Kişi hangi işi doğru ve huzurlu yapıyorsa o mesleği yapması daha doğrudur. Bu konuda ısrarcıyım ve altını yeniden çizerek söylemek istiyorum: kişinin yapabildiği ve yaparken keyif duyduğu işi mesleği olmalıdır.
Para kazanmak yalnızca yapılan işin bir karşılığıdır. Eğer o işi sizden başka kimse yapamıyorsa daha büyük bir iş yaptığınız anlamına gelir ve daha çok para kazanırsınız. Örneğin piyasa yazılımcı az bulunduğu için bugün yazılımcılar yaptıkları işten ziyade sayıları az olduğu için daha yüksek ücretlerle çalışıyorlar.
Anlaşılan o ki para kazanmak için az yapılan bir işte bulunmak gerekiyor. Yani işini en iyi şekilde yapan ve kaliteli bir iş çıkaran insanlar daha çok para kazanacaktır. Çünkü onlardan piyasada az bulunur. Eğer herkes kaliteli iş yaparsa diye endişelenmeyin çünkü bu durumda kalite standartları değişeceği için artık daha da kaliteli yapanlar az bulunacaktır. Ancak şunu düşünün: işini kötü yapan bir yazılımcısınız çünkü sırf para kazanmak için o meslektesiniz. Evet bundan 10 yıl sonra bilgileri geride kalan ve kalitesiz iş yaptığı için bilin bakalım kim kovulacak? Bildiniz, siz.
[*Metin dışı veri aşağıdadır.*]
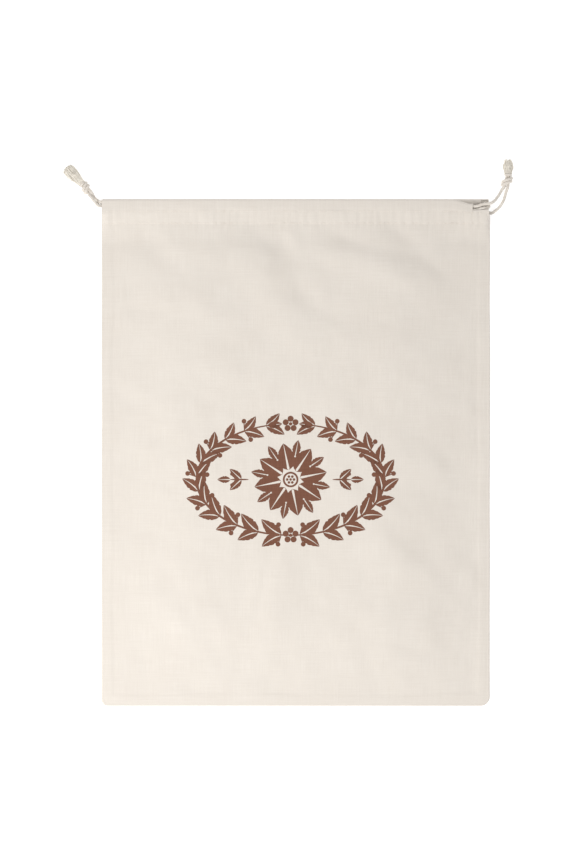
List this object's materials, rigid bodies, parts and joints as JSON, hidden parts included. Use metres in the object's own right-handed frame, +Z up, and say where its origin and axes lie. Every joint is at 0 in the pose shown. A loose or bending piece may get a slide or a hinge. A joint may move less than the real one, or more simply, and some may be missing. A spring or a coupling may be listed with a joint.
{
  "type": "linen bread bag",
  "caption": "Flat rectangular drawstring cloth bag lying on its back, with a hemmed cord channel at the mouth and knotted, frayed cord ends at both top corners.",
  "frame": {"origin": "on the surface that the bag lies on, under the middle of the bag without its cords", "axes": "+X across the bag's width to the side with the open slit, +Y along its length to the mouth, +Z up out of the front panel"},
  "size_m": [0.3471, 0.4232, 0.0148],
  "materials": {
    "cloth": "plain-woven, matte, undyed natural off-white",
    "cord": "twisted cotton cord, matte, natural"
  },
  "bodies": {
    "root": {"back_panel": "cloth", "front_panel": "cloth", "drawcord_left": "cord", "drawcord_right": "cord", "knot_left": "cord", "knot_right": "cord"}
  },
  "joints": []
}
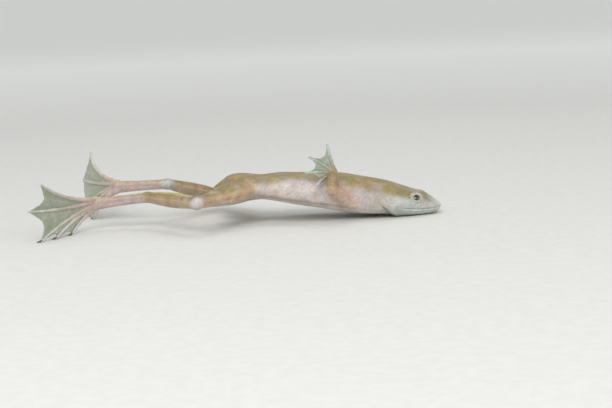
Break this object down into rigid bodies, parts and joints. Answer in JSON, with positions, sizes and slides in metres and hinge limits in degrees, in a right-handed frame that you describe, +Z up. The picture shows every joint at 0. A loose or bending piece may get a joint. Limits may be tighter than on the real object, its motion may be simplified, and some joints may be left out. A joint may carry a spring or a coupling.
{
  "type": "african clawed frog",
  "caption": "Still life-size model of a pale african clawed frog lying on its throat, one hand raised, hind legs trailing with webbed, clawed feet spread.",
  "frame": {"origin": "on the floor, under the middle of the box round the frog", "axes": "+X towards the snout, +Y towards the frog's left side, +Z up"},
  "size_m": [0.1202, 0.063, 0.0235],
  "materials": {
    "skin": "moist pale skin, tan along the back, pinkish white below",
    "limb_skin": "moist pink skin over muscle, whitish at knee and heel",
    "web_skin": "thin translucent grey web with pinkish digits",
    "eye": "wet, dark maroon pupil, orange brown and pale rim",
    "claw": "dark horn"
  },
  "bodies": {
    "root": {"head": "skin", "torso": "skin", "eye_right": "eye", "eye_left": "eye", "upper_arm_right": "limb_skin", "forearm_right": "limb_skin", "hand_right": "web_skin", "thigh_right": "limb_skin", "shank_right": "limb_skin", "tarsus_right": "limb_skin", "foot_right": "web_skin", "claw_right_1": "claw", "claw_right_2": "claw", "claw_right_3": "claw", "upper_arm_left": "limb_skin", "forearm_left": "limb_skin", "hand_left": "web_skin", "thigh_left": "limb_skin", "shank_left": "limb_skin", "tarsus_left": "limb_skin", "foot_left": "web_skin", "claw_left_1": "claw", "claw_left_2": "claw", "claw_left_3": "claw"}
  },
  "joints": []
}
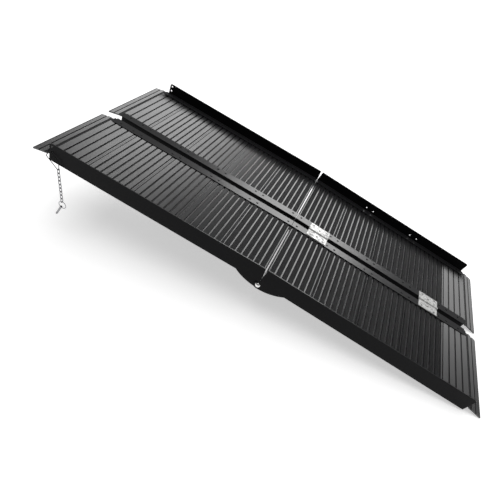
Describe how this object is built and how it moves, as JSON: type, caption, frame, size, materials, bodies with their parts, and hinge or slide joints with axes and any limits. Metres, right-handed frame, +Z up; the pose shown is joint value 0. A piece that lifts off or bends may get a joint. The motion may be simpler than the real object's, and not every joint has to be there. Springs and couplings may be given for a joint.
{
  "type": "portable wheelchair ramp",
  "caption": "Portable wheelchair ramp of two ribbed tracks that fold underneath at mid-length and close like a book on butt hinges, with curbs, drooping lips and a chained locking pin.",
  "frame": {"origin": "on the ground under the middle of the whole model, as the opened ramp stands on its slope", "axes": "+Z up; +X level, towards the foot of the ramp, so the upper end is at -X; +Y level, towards the right-hand side of someone walking up the ramp"},
  "size_m": [1.7991, 0.8065, 0.3715],
  "materials": {
    "deck_coating": "satin black powder coat on ribbed aluminium planks",
    "rail_coating": "satin black powder coat on aluminium rails",
    "rivet_metal": "black coated aluminium blind rivets with bright mandrel ends",
    "hinge_steel": "bright zinc-plated steel",
    "screw_steel": "zinc-plated steel",
    "bolt_steel": "polished stainless steel",
    "hanger_coating": "black coated steel wire",
    "chain_steel": "bright plated steel"
  },
  "bodies": {
    "left_lower": {"left_lower_outer_rail": "rail_coating", "left_lower_inner_rail": "rail_coating", "left_lower_plank_1": "deck_coating", "left_lower_plank_2": "deck_coating", "left_lower_plank_3": "deck_coating", "left_lower_plank_4": "deck_coating", "left_lower_end_plank": "deck_coating", "left_lower_rivets": "rivet_metal", "left_lower_lug_plates": "rail_coating", "left_pivot_bolts": "bolt_steel", "left_pivot_washers": "bolt_steel", "left_pivot_nuts": "bolt_steel", "left_hinge_screws": "screw_steel", "hinge_1_left_leaf": "hinge_steel", "hinge_2_left_leaf": "hinge_steel"},
    "left_upper": {"left_upper_outer_rail": "rail_coating", "left_upper_inner_rail": "rail_coating", "left_upper_plank_1": "deck_coating", "left_upper_plank_2": "deck_coating", "left_upper_plank_3": "deck_coating", "left_upper_plank_4": "deck_coating", "left_upper_end_plank": "deck_coating", "left_upper_rivets": "rivet_metal", "left_upper_lug_plates": "rail_coating", "chain_hanger": "hanger_coating"},
    "right_lower": {"right_lower_outer_rail": "rail_coating", "right_lower_inner_rail": "rail_coating", "right_lower_plank_1": "deck_coating", "right_lower_plank_2": "deck_coating", "right_lower_plank_3": "deck_coating", "right_lower_plank_4": "deck_coating", "right_lower_end_plank": "deck_coating", "right_lower_rivets": "rivet_metal", "right_lower_lug_plates": "rail_coating", "right_pivot_bolts": "bolt_steel", "right_pivot_washers": "bolt_steel", "right_pivot_nuts": "bolt_steel", "right_hinge_screws": "screw_steel", "hinge_1_right_leaf": "hinge_steel", "hinge_2_right_leaf": "hinge_steel", "hinge_1_pin": "hinge_steel", "hinge_2_pin": "hinge_steel"},
    "right_upper": {"right_upper_outer_rail": "rail_coating", "right_upper_inner_rail": "rail_coating", "right_upper_plank_1": "deck_coating", "right_upper_plank_2": "deck_coating", "right_upper_plank_3": "deck_coating", "right_upper_plank_4": "deck_coating", "right_upper_end_plank": "deck_coating", "right_upper_rivets": "rivet_metal", "right_upper_lug_plates": "rail_coating"},
    "chain": {"chain_links": "chain_steel", "pin_ring": "chain_steel"},
    "locking_pin": {"locking_pin": "chain_steel"}
  },
  "joints": [
    {"name": "centre_fold", "type": "hinge", "parent": "right_lower", "child": "left_lower", "pos_m": [0.42226, 0.00375, 0.121], "axis": [-0.9808, 0, 0.1951], "range_deg": [0, 167]},
    {"name": "left_fold", "type": "hinge", "parent": "left_lower", "child": "left_upper", "pos_m": [-0.0008, -0.38975, 0.15723], "axis": [0, -1, 0], "range_deg": [0, 179]},
    {"name": "right_fold", "type": "hinge", "parent": "right_lower", "child": "right_upper", "pos_m": [-0.0008, 0.39725, 0.15723], "axis": [0, -1, 0], "range_deg": [0, 179]},
    {"name": "chain_swing", "type": "hinge", "parent": "left_upper", "child": "chain", "pos_m": [-0.79156, -0.39725, 0.28506], "axis": [0, 1, 0], "range_deg": [-90, 90]},
    {"name": "pin_swing", "type": "hinge", "parent": "chain", "child": "locking_pin", "pos_m": [-0.79156, -0.39725, 0.12876], "axis": [0, 1, 0], "range_deg": [-120, 60]}
  ]
}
Olay para kazanmakta veya meslekte değil işini iyi yapmakta. İyi yapmak pek çok açıdan kaliteli yapmakla eşdeğerdir. Bugün üretimi ve satışı yok ama bir yerden bulabilirseniz şu kitabı okumanın kalitenin ve işin doğru yapılması açısından herkese yardımcı olacağını düşünüyorum:
Rafael Aguayo - Japon Muciesinin Mimarı - Japonlara Kaliteyi Öğreten Amerikalı Dr. Deming - Form Yayınları - 1993 - ISBN: 9789757701309
Kitapta bir işi kaliteli yaptıkça artan kardan bahsediliyor ve derinlemesine açıklanıyor. Buna öncülük eden kişi olan Dr. Deming özelinde de örnekler veriliyor. Dr. Deming'in kalite konusunda yaptığı ve dönemiyle çok ters düşen çalışmaları ve düşünceleri Japonlar tarafından kabul görüyor ve bugün hala devam eden hepimizin bildiği Japon kalitesini ve memnuniyetini ortaya çıkarıyor.
Tüm bunlarla birlikte kendi deneyimimden söz edeyim:
Ben şehir ve bölge planlama bölümü okuyorum. Bu bölümü okumamın nedeni bu işe bir tutkumun olması, kendimi bunu yapabilecek kadar yeterli ve diğer mesleklere göre bu meslekte kendimi daha başarılı görmem. Aynı zamanda çoğu zaman 24 saatimi çalışmaya harcasam da mutsuz olmuyorum çünkü çektiğim her çizgi, düşündüğüm her plan kararı beni mutlu ediyor. Petrol mühendisi de olabilirdim ancak bu işten keyif almazdım. Çevremde sürekli matematik hesapları yapmak yerine sosyal konularla doğrudan ilintili olmayı daha çok seviyorum. Ancak bir başka tanıdığım kişi eline kağıt kalem alıp da boruların içinden sıcak su geçerken ne kadar genleştiği konusunda akla gelmedik hesaplamalar yapmaya bayılıyor. Onun mesleği benimkinden daha çok para kazanıyor. Ya da bir başka örnek: üniversite sınavında benimle aynı sıralamaya sahip arkadaşım adı "nükleer enerji mühendisliği" olan çok havalı bir bölüme gitti. Benim bölümümün kaç yıllık olduğunu bile insanlar bilmiyorken söylediğimde sırf üzülmemem için güzel bölümmüş demelerine karşın "nükleer enerji mühendisliği" okumak çok daha çekici görünüyor, öyle değil mi? Benim için değildi elbette.
Tüm önemli olan kişinin kendisini bulması ve memnun olduğu işi saptayabilmesi. Ülkemizdeki pek çok öğrenci (kişisel deneyimlerime göre %96) bunu başaramıyor. Sonra da hiç kimsenin işini doğru düzgün yapmadığı, herkesin nedenle birbirine kızdığı bir toplum oluşuyor. Ne yazık.